Ouvrages
Nourritures d’enfance
Souvenirs aigres-doux
Blanche et onctueuse purée, clafoutis bien-aimé, abjectes cervelles, épinards répugnants, terrifiantes blanquettes… Quelle langue d’avant les mots parlent nos nourritures d’enfance pour que, bien des années plus tard, saisis par le souvenir, nous retrouvions intacts en nous la précision de l’image, le vif des sentiments, le tumulte du coeur, toutes les saveurs ? De quels signes silencieux et secrets se parent les aliments de notre enfance pour que s’y trouvent associés dans notre mémoire la joie ou la souffrance, le goût ou le dégoût, la nostalgie ou le rejet ?
Souvenirs heureux entraînant avec eux l’effluve du chocolat chaud, le doré d’un gâteau.

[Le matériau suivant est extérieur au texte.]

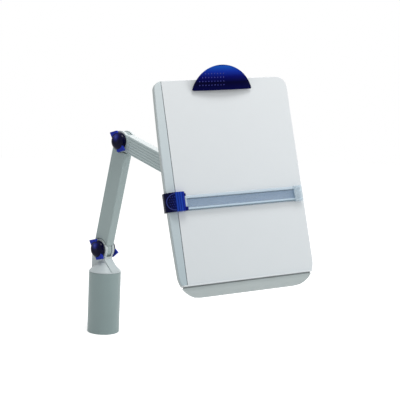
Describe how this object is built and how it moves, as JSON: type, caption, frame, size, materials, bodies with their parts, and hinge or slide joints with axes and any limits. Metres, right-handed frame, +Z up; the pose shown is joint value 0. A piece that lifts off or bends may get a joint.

Mémoire aussi de la première fracture : toute nourriture d’enfance porte en elle l’amertume d’une séparation, la trace d’un désenchantement. Le premier aliment est celui de l’absolu brisé. Des éclats rassemblés dépend la langue à venir.
Mais c’est d’amour dont parlent les nourritures d’enfance, même si les voies empruntées pour le dire résonnent parfois sous les mots d’une étrange façon.